Starting at the first line of the data below, write out each line exactly until you reach the line containing "bend_share = 0.94", and include that line too.

Start

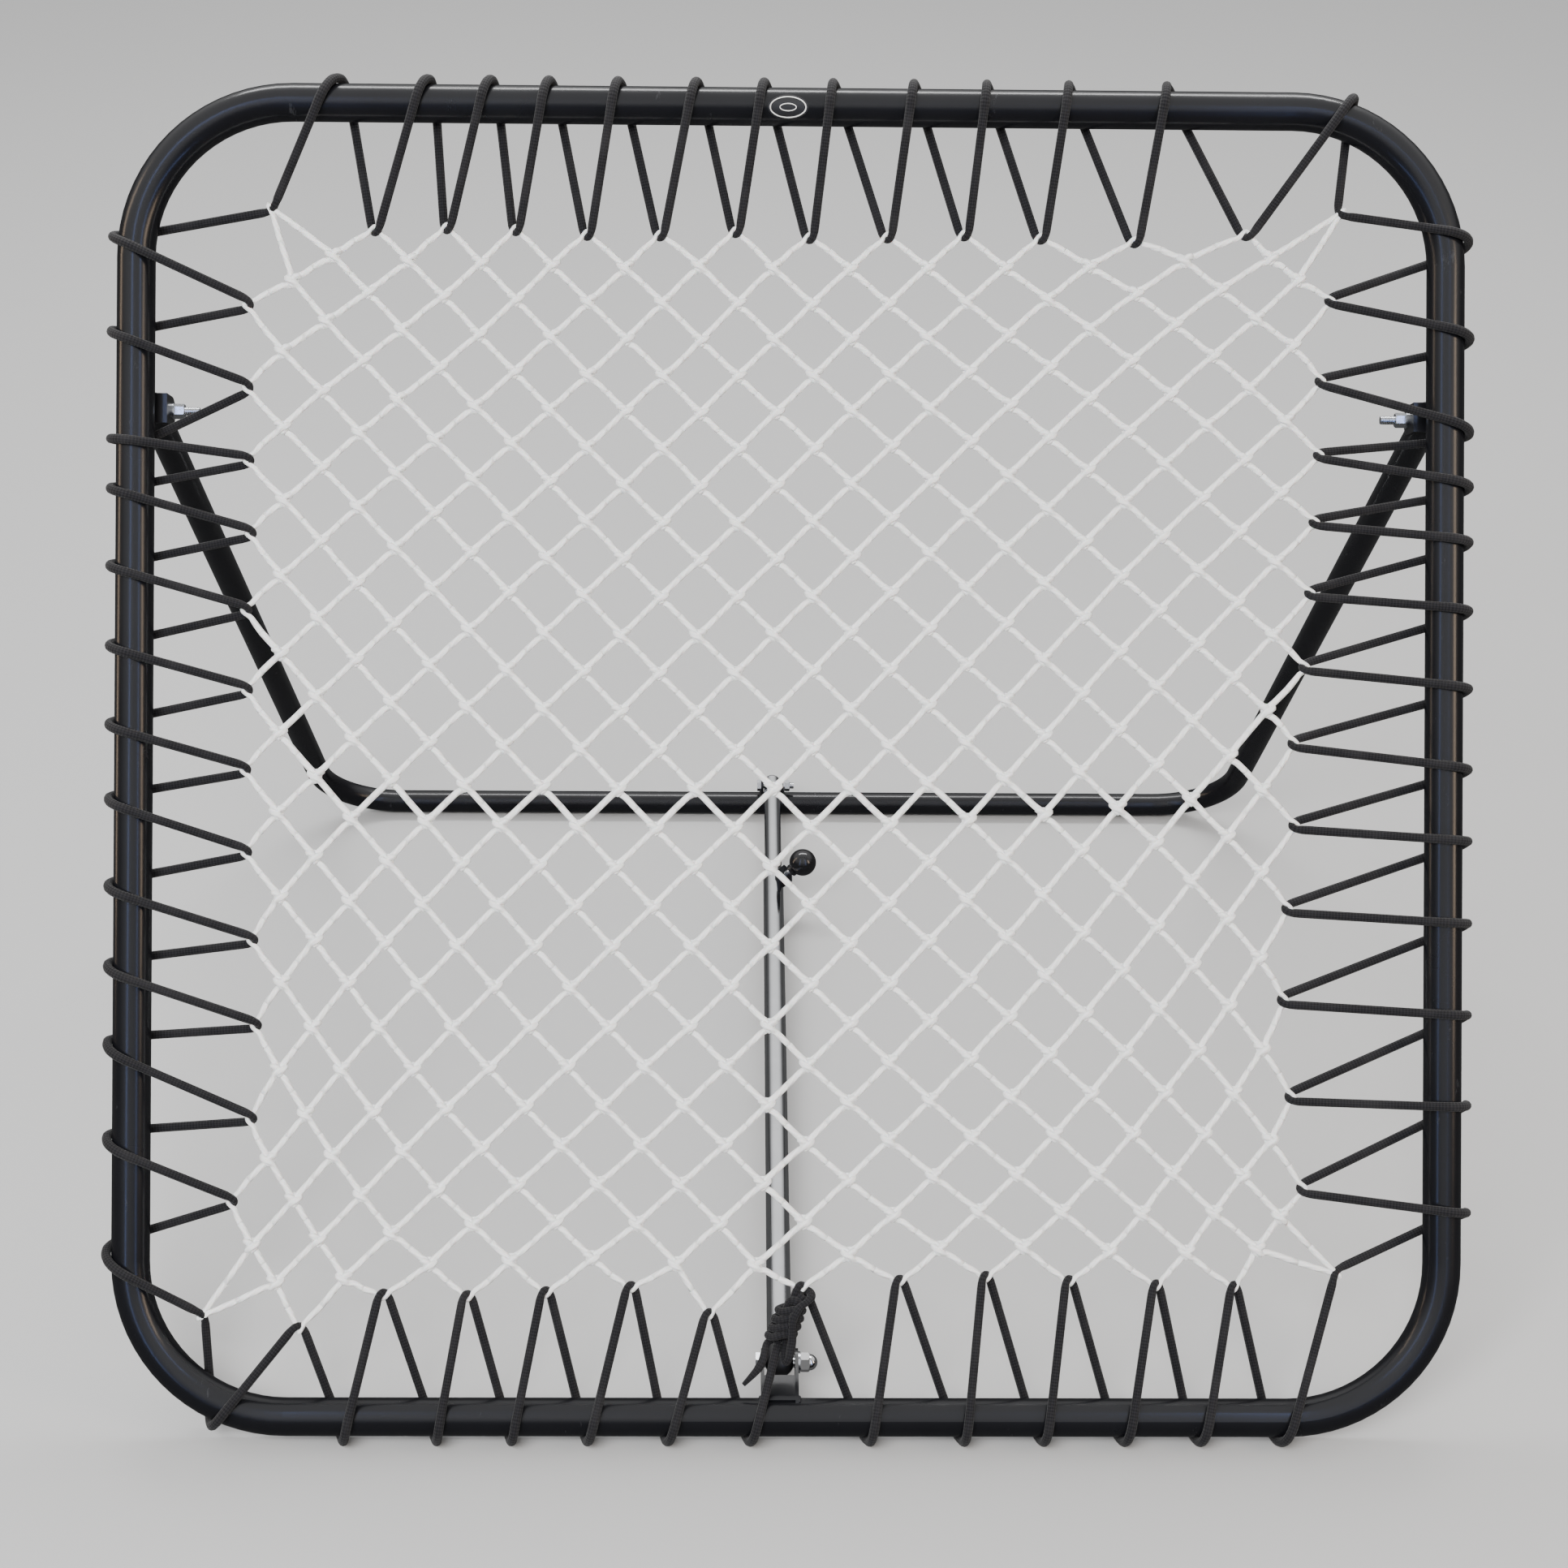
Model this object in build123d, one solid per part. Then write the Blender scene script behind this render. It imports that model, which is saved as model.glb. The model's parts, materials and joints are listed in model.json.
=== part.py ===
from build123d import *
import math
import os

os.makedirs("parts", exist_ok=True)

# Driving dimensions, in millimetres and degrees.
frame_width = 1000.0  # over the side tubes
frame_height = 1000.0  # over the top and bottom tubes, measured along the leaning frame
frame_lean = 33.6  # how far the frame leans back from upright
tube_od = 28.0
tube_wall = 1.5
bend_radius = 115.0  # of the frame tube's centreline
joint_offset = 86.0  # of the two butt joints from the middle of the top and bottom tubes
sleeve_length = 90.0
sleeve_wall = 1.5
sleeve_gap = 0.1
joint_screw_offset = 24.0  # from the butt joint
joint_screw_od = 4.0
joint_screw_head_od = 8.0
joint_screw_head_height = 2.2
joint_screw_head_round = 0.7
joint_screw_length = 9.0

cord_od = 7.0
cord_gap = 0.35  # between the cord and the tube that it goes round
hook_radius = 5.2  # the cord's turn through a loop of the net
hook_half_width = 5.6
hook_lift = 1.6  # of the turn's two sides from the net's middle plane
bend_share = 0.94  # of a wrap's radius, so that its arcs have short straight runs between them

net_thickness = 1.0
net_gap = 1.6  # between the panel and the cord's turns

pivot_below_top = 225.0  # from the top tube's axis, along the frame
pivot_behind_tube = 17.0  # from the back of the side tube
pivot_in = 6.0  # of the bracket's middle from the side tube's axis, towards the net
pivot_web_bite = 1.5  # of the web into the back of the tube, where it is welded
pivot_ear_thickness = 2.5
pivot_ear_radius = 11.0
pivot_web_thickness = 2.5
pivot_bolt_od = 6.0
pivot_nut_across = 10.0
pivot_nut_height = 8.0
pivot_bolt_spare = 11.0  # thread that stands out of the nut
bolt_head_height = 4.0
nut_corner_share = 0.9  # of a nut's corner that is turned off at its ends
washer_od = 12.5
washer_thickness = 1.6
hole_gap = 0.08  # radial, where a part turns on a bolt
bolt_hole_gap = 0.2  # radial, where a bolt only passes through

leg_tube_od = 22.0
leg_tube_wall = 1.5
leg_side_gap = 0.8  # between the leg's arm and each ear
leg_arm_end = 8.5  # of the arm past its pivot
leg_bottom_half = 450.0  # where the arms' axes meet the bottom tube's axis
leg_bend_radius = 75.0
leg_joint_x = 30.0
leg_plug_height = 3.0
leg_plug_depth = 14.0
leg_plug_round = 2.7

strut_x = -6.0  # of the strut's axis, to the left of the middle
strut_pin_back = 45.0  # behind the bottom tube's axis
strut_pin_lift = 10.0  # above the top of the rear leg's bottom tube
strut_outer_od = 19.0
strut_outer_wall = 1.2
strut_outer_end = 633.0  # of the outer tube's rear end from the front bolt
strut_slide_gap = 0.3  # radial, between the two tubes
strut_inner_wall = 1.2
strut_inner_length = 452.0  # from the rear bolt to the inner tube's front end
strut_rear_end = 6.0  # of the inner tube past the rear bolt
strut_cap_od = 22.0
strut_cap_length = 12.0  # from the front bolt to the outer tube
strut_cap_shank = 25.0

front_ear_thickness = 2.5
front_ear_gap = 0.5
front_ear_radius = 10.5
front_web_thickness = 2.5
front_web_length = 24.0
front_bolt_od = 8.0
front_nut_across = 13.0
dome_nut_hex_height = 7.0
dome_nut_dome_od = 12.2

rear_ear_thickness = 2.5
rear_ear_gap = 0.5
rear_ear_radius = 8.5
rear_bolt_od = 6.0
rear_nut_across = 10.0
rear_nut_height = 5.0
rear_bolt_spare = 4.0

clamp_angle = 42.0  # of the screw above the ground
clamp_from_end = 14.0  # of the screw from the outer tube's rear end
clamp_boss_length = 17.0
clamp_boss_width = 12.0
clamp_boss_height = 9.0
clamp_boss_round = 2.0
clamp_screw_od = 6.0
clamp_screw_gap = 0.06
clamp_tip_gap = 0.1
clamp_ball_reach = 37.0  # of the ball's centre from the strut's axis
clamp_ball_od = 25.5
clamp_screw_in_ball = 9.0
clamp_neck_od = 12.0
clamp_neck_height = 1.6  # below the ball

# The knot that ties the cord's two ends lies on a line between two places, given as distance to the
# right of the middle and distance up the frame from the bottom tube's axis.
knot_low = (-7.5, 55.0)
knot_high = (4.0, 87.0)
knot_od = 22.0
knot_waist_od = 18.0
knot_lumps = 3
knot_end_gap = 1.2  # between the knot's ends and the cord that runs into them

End

*The solution*:
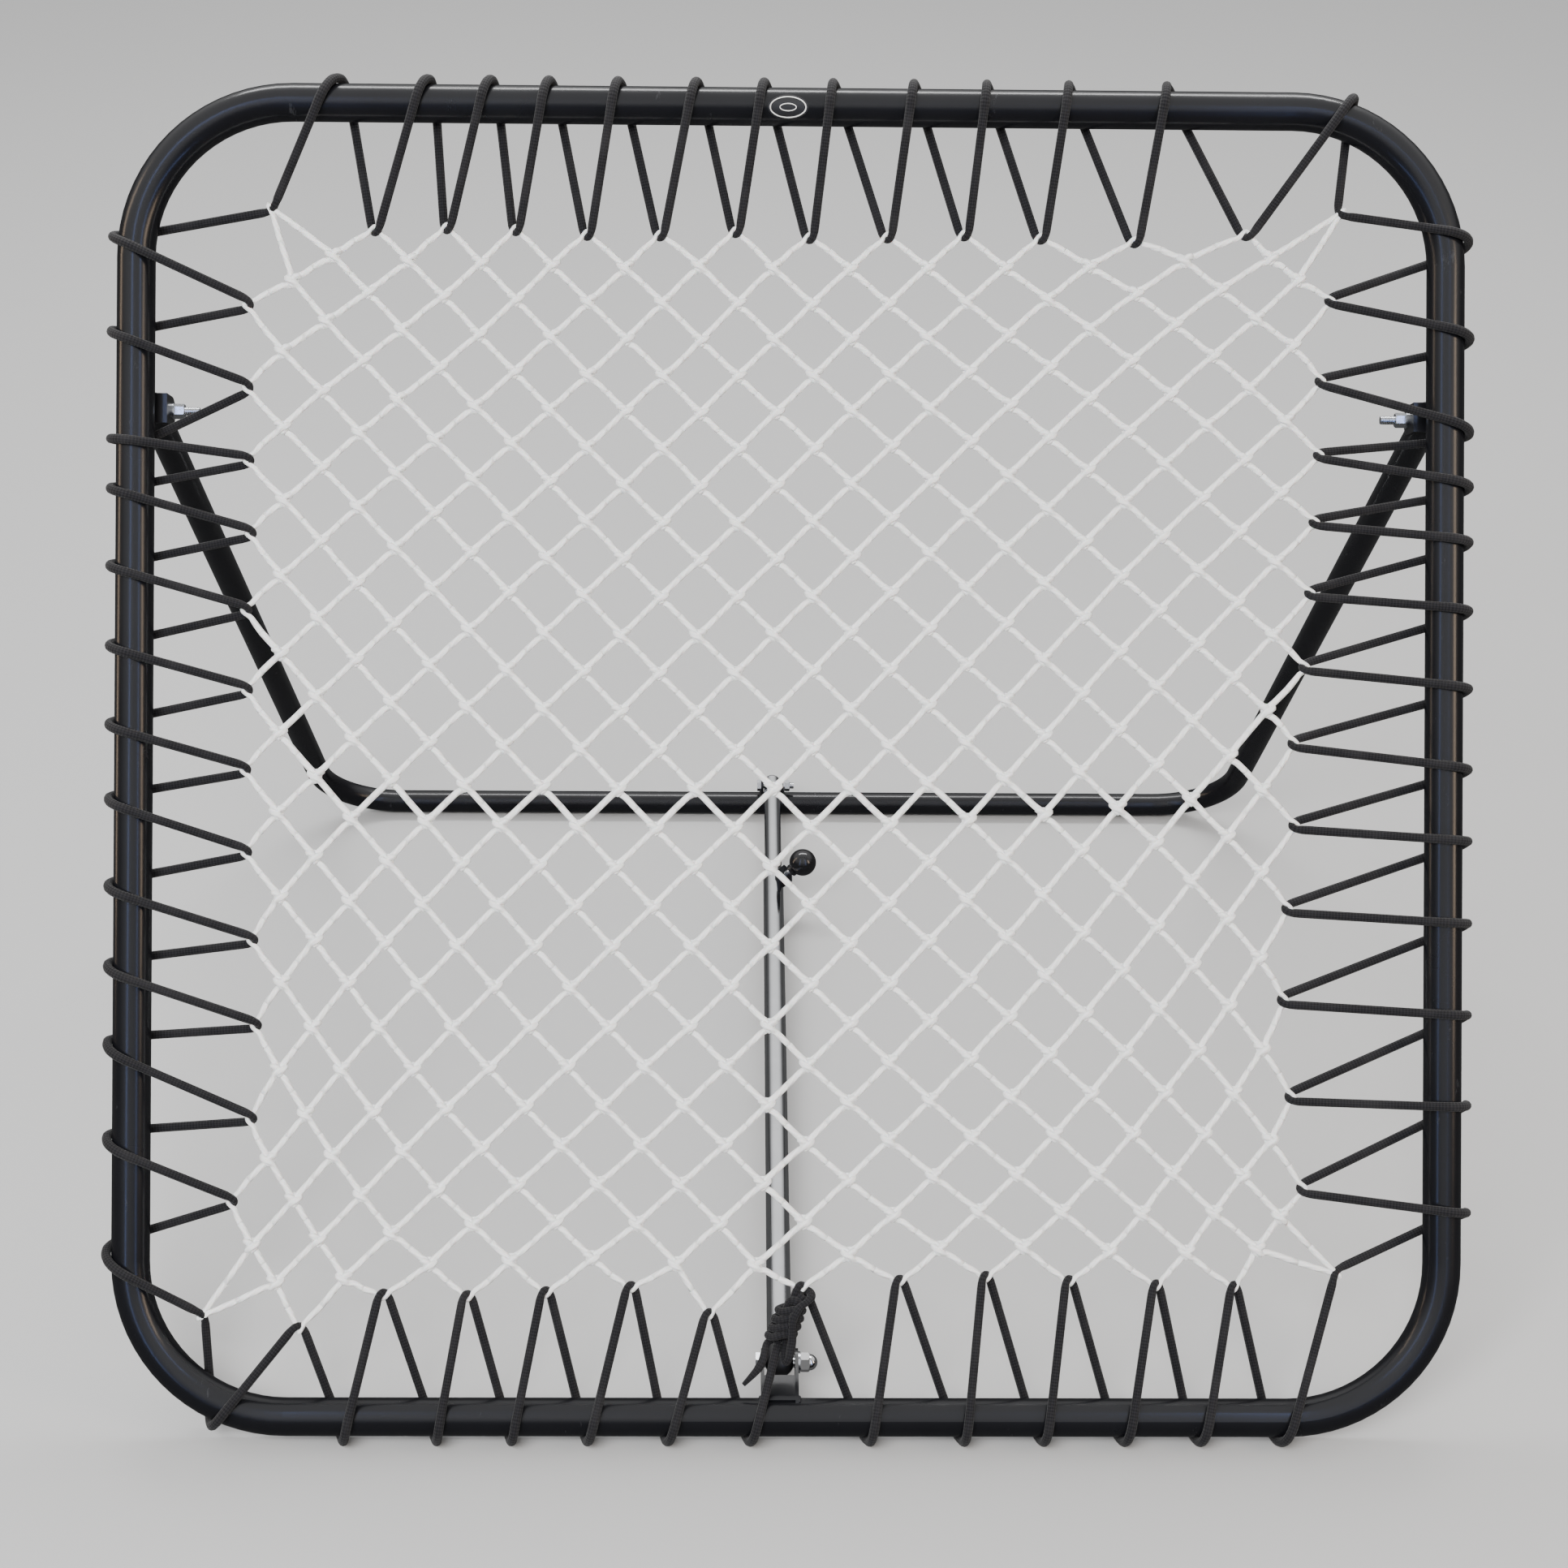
Model this object in build123d, one solid per part. Then write the Blender scene script behind this render. It imports that model, which is saved as model.glb. The model's parts, materials and joints are listed in model.json.
=== part.py ===
from build123d import *
import math
import os

os.makedirs("parts", exist_ok=True)

# Driving dimensions, in millimetres and degrees.
frame_width = 1000.0  # over the side tubes
frame_height = 1000.0  # over the top and bottom tubes, measured along the leaning frame
frame_lean = 33.6  # how far the frame leans back from upright
tube_od = 28.0
tube_wall = 1.5
bend_radius = 115.0  # of the frame tube's centreline
joint_offset = 86.0  # of the two butt joints from the middle of the top and bottom tubes
sleeve_length = 90.0
sleeve_wall = 1.5
sleeve_gap = 0.1
joint_screw_offset = 24.0  # from the butt joint
joint_screw_od = 4.0
joint_screw_head_od = 8.0
joint_screw_head_height = 2.2
joint_screw_head_round = 0.7
joint_screw_length = 9.0

cord_od = 7.0
cord_gap = 0.35  # between the cord and the tube that it goes round
hook_radius = 5.2  # the cord's turn through a loop of the net
hook_half_width = 5.6
hook_lift = 1.6  # of the turn's two sides from the net's middle plane
bend_share = 0.94  # of a wrap's radius, so that its arcs have short straight runs between them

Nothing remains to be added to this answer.